Antes de que nadie pudiese articular palabra , me agarró con fuerza y me sacó del bolsillo de su americana, una preciosa pistola Smith & Wesson del calibre 38 de culata plateada, cargada con seis balas, de las cuales disparó cinco en menos de un minuto. La primera impactó en medio de la cabeza inglesa, perforándola, mientras la cara le hacía una mueca absurda de incredulidad que quedaría congelada para siempre, “españoles cabrones” parecía decir. La segunda fue directa al ojo de su jefe, lo que le dejó tuerto y sin vida, haciendo un agujero perfecto a su vez en la mano derecha, que había puesto a modo de escudo; por un segundo la mano, el ojo y la nuca fueron imagen perfecta de profundidad y perspectiva. La tercera agujereó el cuadro al fondo de la sala cuando intentaba alcanzar a la otra mujer del grupo, la que había conseguido el último ascenso. La cuarta traspasó el cuello de la joven promesa, el que siempre le miraba por encima del hombro cuando se encontraban en el pasillo, borrándole las amígdalas de un soplo. La quinta, descontrolada, desgarró la oreja izquierda del camarero que estaba petrificado sirvendo vino.

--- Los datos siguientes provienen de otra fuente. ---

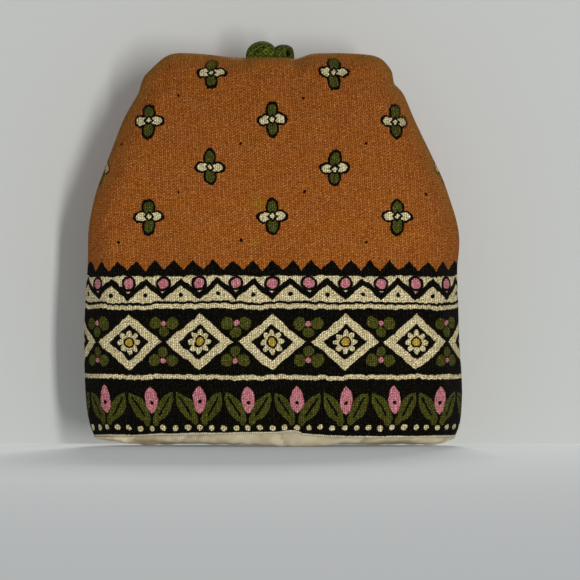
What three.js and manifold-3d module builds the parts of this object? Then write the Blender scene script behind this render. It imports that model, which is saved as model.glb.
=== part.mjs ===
// A padded egg cosy that stands open on its hem. A front and a back panel, each a printed cloth with
// its wadding, are sewn together down the sides and over the top. A thin lining pouch sits inside them,
// rolls out under the hem and carries the cosy on the table. A soft cloth loop is caught in the middle
// of the top seam and flops backwards.
// Millimetres, +Z up. The origin is on the table under the middle of the cosy, which faces -Y.
import * as THREE from "three";
import Module from "manifold-3d";
import { mergeVertices } from "three/addons/utils/BufferGeometryUtils.js";

// ---- driving dimensions -------------------------------------------------------------------------
const height = 104; // table to top seam
const seamGap = 0.3; // daylight between pieces that are sewn together
const slopingGap = 0.36; // the same, measured front to back where the cloth slopes
const padThickness = 6.2; // a panel with its wadding, where nothing presses on it
const edgeThickness = 0.7; // the same panel at its seam
const edgeRoll = 7; // how far in from the seam the padded edge stays rounded
const edgeCurve = 0.6; // 0.5 rolls the edge in a quarter circle, 1 in a flatter curve
const hemDrop = 2.7; // table to the lower edge of the panels, where the lining shows
const hemFold = 0.7; // how far the panels' lower edge is folded in
const hemRise = 1.2; // hem to where that fold ends
const liningThickness = 1.1;
const hollowMargin = 6.2; // side seam to the lining pouch
const hollowTop = 95; // table to the pouch's closed end
const hollowEdge = 0.5; // half the pouch's clear depth at its sides
const bellyCurve = 2.3; // 2 bellies each half in a plain arc, more keeps its middle flatter
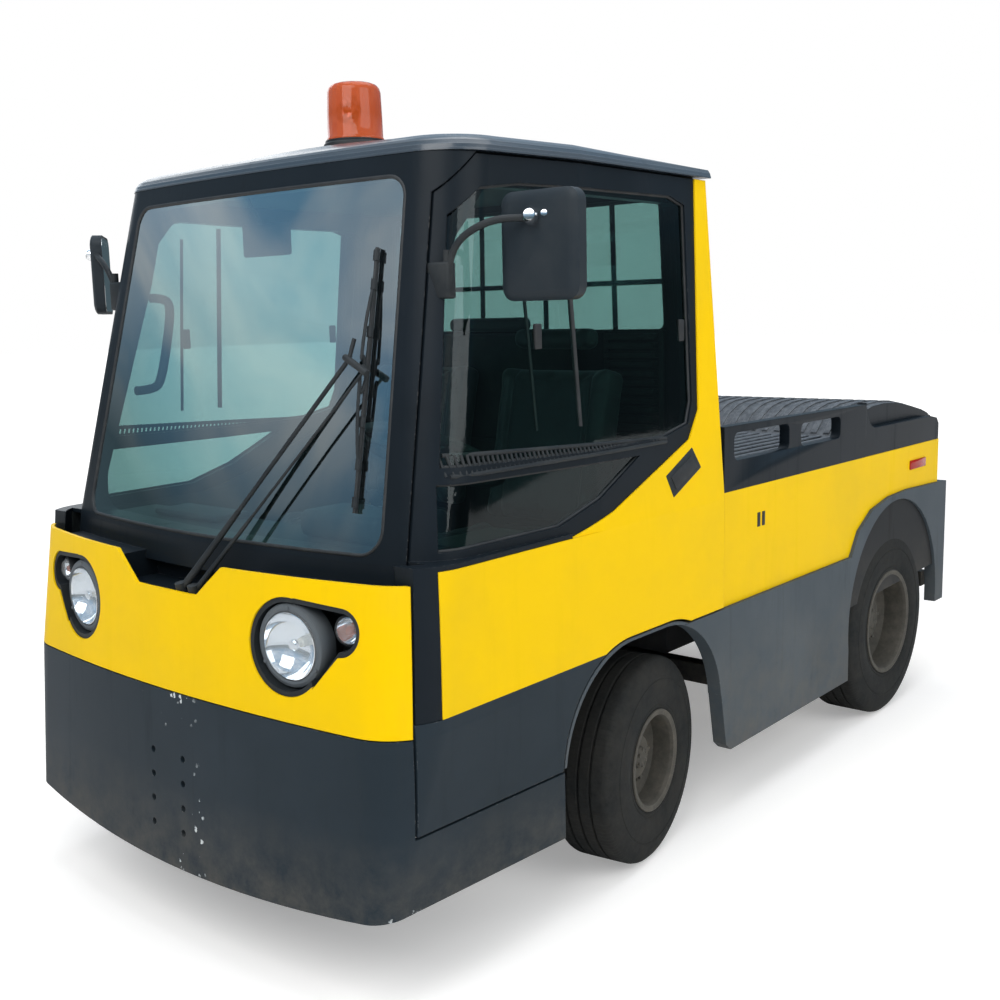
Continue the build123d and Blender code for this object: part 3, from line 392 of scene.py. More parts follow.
def painted(name, colour, faded, gloss, peel_mm, dirt, dust_colour, dust_top, wear=0.5, chips=(), coat=0.0,
            shine=0.22):
    """Paint sprayed on sheet steel: fades in patches, streaks where water ran, dust low down, worn edges."""
    tree = new_finish(name)
    where = add(tree, "TexCoord").outputs["Object"]
    soft, edge = eased_edges(tree, 3.0)
    patches = ramp(tree, grain(tree, where, 420, 5.0, 0.6), 0.42, 0.68)
    shade = blend_colour(tree, times(tree, patches, 0.55), rgba(colour), rgba(faded))
    streaks = ramp(tree, grain(tree, where, 60, 6.0, 0.7, (1.0, 1.0, 0.06)), 0.55, 0.8)
    grime = blend_colour(tree, times(tree, streaks, dirt), shade, (0.05, 0.045, 0.035, 1))
    height = add(tree, "SeparateXYZ", {0: where}).outputs["Z"]
    low = times(tree, ramp(tree, height, dust_top / 1000, 0.1), ramp(tree, grain(tree, where, 90, 7.0, 0.7), 0.35, 0.7))
    dusty = blend_colour(tree, times(tree, low, 0.5), grime, rgba(dust_colour))
    scrape = ramp(tree, grain(tree, where, 14, 4.0, 0.7), 0.55, 0.62)
    worn = times(tree, times(tree, edge, scrape), wear)
    final = blend_colour(tree, worn, dusty, (0.32, 0.33, 0.33, 1))
    if chips:
        flake = add(tree, "TexVoronoi", {"Vector": where, "Scale": 1000 / 26.0}).outputs["Distance"]
        ragged = add(tree, "Math", {0: flake, 1: times(tree, grain(tree, where, 6.0, 3.0), 0.5)},
                     operation="ADD").outputs[0]
        marks = ramp(tree, ragged, 0.46, 0.42)
        places = None
        for centre, reach in chips:
            here = spot(tree, where, centre, reach)
            places = here if places is None else larger(tree, places, here)
        marks = times(tree, marks, places)
        final = blend_colour(tree, marks, final, rgba(srgb("#C9D0D2")))
    peel = grain(tree, where, peel_mm, 2.0)
    bump = add(tree, "Bump", {"Height": peel, "Strength": 0.12, "Distance": 0.0004, "Normal": soft}).outputs[0]
    rough = add(tree, "MapRange", {0: larger(tree, streaks, low), 1: 0.0, 2: 1.0, 3: gloss, 4: gloss + 0.25}).outputs[0]
    shaded(tree, final, rough, bump, Coat_Weight=coat, Coat_Roughness=0.2, Coat_IOR=1.9,
           Specular_IOR_Level=shine, IOR=1.5)


def moulded(name, colour, roughness, grain_mm, depth=0.3, dust=0.15):
    """Plastic moulded in a textured tool: an even dark colour with a fine leathery grain."""
    tree = new_finish(name)
    where = add(tree, "TexCoord").outputs["Object"]
    cells = add(tree, "TexVoronoi", {"Vector": where, "Scale": 1000 / grain_mm}, feature="DISTANCE_TO_EDGE").outputs[0]
    bump = add(tree, "Bump", {"Height": cells, "Strength": depth, "Distance": 0.0004}).outputs[0]
    haze = ramp(tree, grain(tree, where, 120, 5.0, 0.65), 0.4, 0.75)
    shade = blend_colour(tree, times(tree, haze, dust), rgba(colour), rgba(srgb("#6E6F6C")))
    rough = add(tree, "MapRange", {0: haze, 1: 0.0, 2: 1.0, 3: roughness, 4: roughness + 0.15}).outputs[0]
    shaded(tree, shade, rough, bump, Specular_IOR_Level=0.25, IOR=1.5)


def window_glass(name, through, mirror, least=0.0):
    """Tinted toughened float glass: lets light through unbent and mirrors more at a slant."""
    tree = new_finish(name)
    facing = add(tree, "Fresnel", {"IOR": 1.52}).outputs[0]
    outer = add(tree, "Math", {0: facing, 1: mirror, 2: least}, operation="MULTIPLY_ADD", use_clamp=True).outputs[0]
    share = times(tree, outer, ramp(tree, add(tree, "NewGeometry").outputs["Backfacing"], 0.0, 1.0, 1.0, 0.0))
    # each of a pane's two faces lets half of the tint through
    clear = add(tree, "BsdfTransparent", {"Color": rgba([c ** 0.5 for c in through])}).outputs[0]
    where = add(tree, "TexCoord").outputs["Object"]
    smear = ramp(tree, grain(tree, where, 160, 4.0, 0.6), 0.35, 0.75, 0.01, 0.09)
    mirror_face = add(tree, "BsdfGlossy", {"Color": (0.88, 0.97, 1.0, 1), "Roughness": smear}).outputs[0]
    mixed = add(tree, "MixShader", {0: share, 1: clear, 2: mirror_face}).outputs[0]
    add(tree, "OutputMaterial", {"Surface": mixed})


def tyre_rubber(colours):
    """Carbon-black rubber, matt, with road dust rubbed into the sidewalls and fine nicks in the tread."""
    tree = new_finish("tyre rubber")
    where = add(tree, "TexCoord").outputs["Object"]
    across = add(tree, "SeparateXYZ", {0: add(tree, "UVMap", uv_map="Tread").outputs[0]})
    nick = add(tree, "Math", {0: across.outputs["X"], 1: 1000 / 14.0}, operation="MULTIPLY").outputs[0]
    nick = add(tree, "Math", {0: nick}, operation="FRACT").outputs[0]
    nick = ramp(tree, nick, 0.72, 0.82)
    shoulder = ramp(tree, add(tree, "Math", {0: across.outputs["Y"]}, operation="ABSOLUTE").outputs[0], 0.0, 1.0)
    nick = times(tree, nick, ramp(tree, shoulder, 0.5, 0.2))
    scuff = ramp(tree, grain(tree, where, 24, 8.0, 0.7), 0.35, 0.7)
    brown = ramp(tree, grain(tree, where, 150, 6.0, 0.65), 0.35, 0.7)
    shade = blend_colour(tree, times(tree, scuff, 0.45), rgba(colours.rubber), rgba(srgb("#343634")))
    shade = blend_colour(tree, times(tree, brown, 0.35), shade, rgba(srgb("#3E3B36")))
    height = add(tree, "Math", {0: grain(tree, where, 3.0, 6.0, 0.7), 1: times(tree, nick, -2.0)}, operation="ADD")
    bump = add(tree, "Bump", {"Height": height.outputs[0], "Strength": 0.35, "Distance": 0.0012}).outputs[0]
    shaded(tree, shade, 0.85, bump, Specular_IOR_Level=0.2, IOR=1.5)


def dusty_wheel(colours):
    """Grey enamel of a wheel disc under brake and road dust."""
    tree = new_finish("wheel enamel")
    where = add(tree, "TexCoord").outputs["Object"]
    soft, edge = eased_edges(tree, 4.0)
    dust = ramp(tree, grain(tree, where, 35, 8.0, 0.7), 0.35, 0.7)
    shade = blend_colour(tree, times(tree, dust, 0.6), rgba(colours.rim), rgba(srgb("#67625A")))
    shade = blend_colour(tree, times(tree, edge, 0.35), shade, rgba(srgb("#8B8780")))
    bump = add(tree, "Bump", {"Height": grain(tree, where, 4.0, 6.0), "Strength": 0.25, "Distance": 0.0008,
                              "Normal": soft}).outputs[0]
    shaded(tree, shade, 0.72, bump, Specular_IOR_Level=0.25, IOR=1.5)


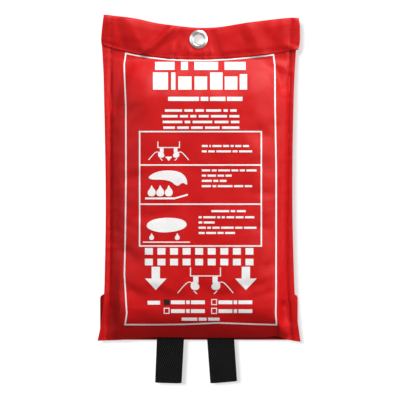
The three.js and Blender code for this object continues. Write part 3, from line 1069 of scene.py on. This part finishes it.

Se paró en ese instante. Respiró hondo, eso le serenó. Aspiró otra bocanada de aire y pudo percibir cel humo que salía de mi boca mezclado con la comida recién servida. Las imágenes se sucedían como en una película, personas corriendo sin sentido, sangre oscura con trozos de carne esparcidos sobre el mantel, gritos, miradas de terror hacia su persona. En ese momento sus labios dibujaron una sonrisa de felicidad y supo que al fin había podido salir del trastero. Cogió su móvil para enviar el mensaje que tenía pre escrito: “Cariño os quiero, sobre todo a los niños. Cambia de nombre, múdate de ciudad y cobra el seguro de vida que firmé esta semana”.

Me giró de repente y me encañonó contra su sien para gastar la última bala que me quedaba dentro. Después del disparo, “trabajo realizado”, me dije complacida mientras caíamos a la vez al suelo como dos amantes exhaustos.